The rich history of the MENA is an undisputed fact. The region is home to the “cradle of civilization,” where man first domesticated plants and developed writing systems, and the world’s three monotheistic religions: Judaism, Christianity, and Islam.
With a plethora of archaeological and historical sites, the MENA provides valuable insights into some of the world’s oldest civilizations.
Decades of war, political instability, and terrorism have, however, obscured the cultural and historical significance of the MENA and seen many of the region’s most important sites damaged or destroyed.
Eager to reverse this trend and preserve historical sites, governments, international organizations, and religious groups across the region are collaborating to excavate, rebuild, and restore artefacts from across the region.
This important work ensures that the story of man’s experience from our most ancient civilizations to the present day will be preserved for future generations.
Restoration efforts in Iraq
In Iraq, efforts to rebuild heritage sites take place alongside those to rebuild cities.
In Mosul and the surrounding region, ISIS destroyed museums, churches, and mosques indiscriminately during its occupation from 2014 to 2017. Among those destroyed were the 12th century Great Mosque of al-Nuri and the 19th century Our Lady of the Hour Church.
The church is currently undergoing reconstruction in a project spearheaded by UNESCO and the United Arab Emirates (UAE), who have committed over $50 million to rebuilding heritage sites in Mosul.
UAE Minister for Culture and Knowledge Development Noura Al Kaabi highlighted the importance that historical sites have on society’s understanding of itself, explaining that “by rebuilding a fraction of the past, Iraq can shape its future as an inclusive, tolerant and open society.”
The UNESCO and UAE collaboration will also restore the al-Nuri mosque.
This work to restore cultural artefacts provides much-needed employment to traditional artisans and for some is part of the healing process following occupation by ISIS. As Dr.
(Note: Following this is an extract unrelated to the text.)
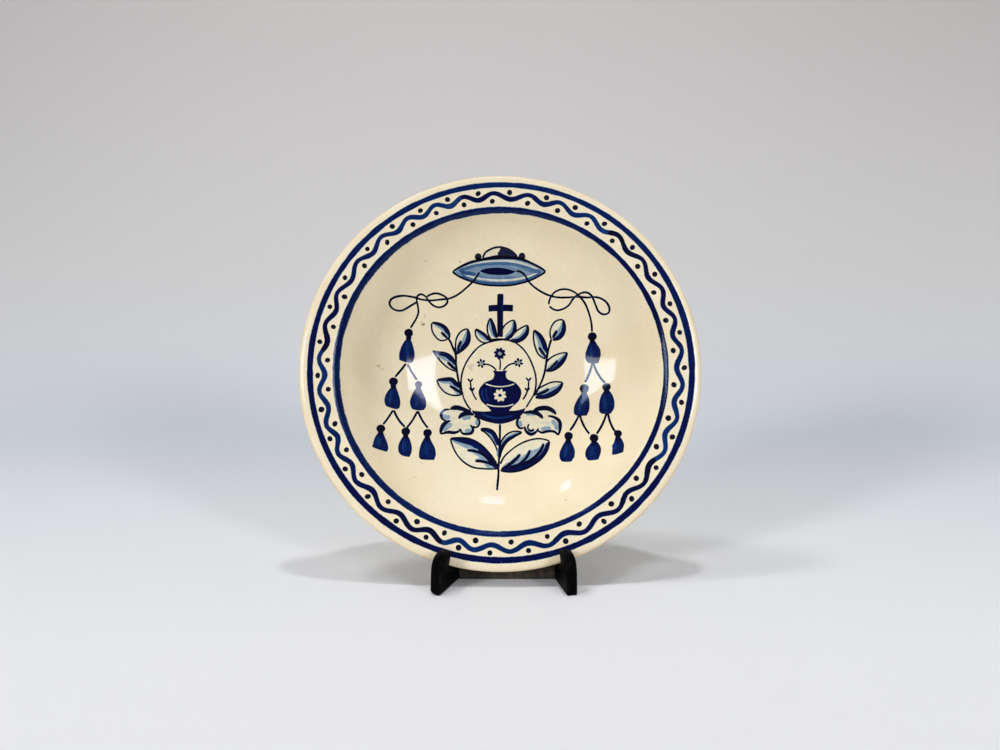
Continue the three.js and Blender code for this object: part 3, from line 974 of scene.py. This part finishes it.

Richard Kurin, Distinguished Scholar and Ambassador-at-Large at the Smithsonian Institution explains, “rehabilitating the museum can help the city rebuild its spirit and restore pride and esteem in people who were terrorized.”
In May, the Mosul Museum, Iraq’s second largest museum reopened amid the easing of coronavirus restrictions. Whilst it may be some time before the region sees much-needed tourists, the work to restore goes on.
New discoveries in Egypt
In Egypt, archaeologists continue to document history with the country’s Ministry of Tourism and Antiquities reopening work on sites from mid-May.
In the Bahnasah region, archaeologists on a joint Egyptian-Spanish excavation recently discovered a cemetery and eight tombs from the Roman era. The city, known at that time as Oxyrhynchus, was home to over 30,000 monks and many monasteries with earlier excavations unearthing detailed archives.
Work also continues on the documentation and restoration of Khufu’s second ship. To date, over 1,200 pieces of the ship have been removed, digitally archived, and restored. The painstaking work is currently being undertaken in line with special coronavirus precautions that include a reduced team and daily sanitizing.
Dating from approximately 2500 BC the ship will eventually be rebuilt at the Grand Egyptian Museum and displayed alongside the first ship. Kamal el-Mallakh discovered Khufu’s two ships in 1954 at the pyramids in Giza.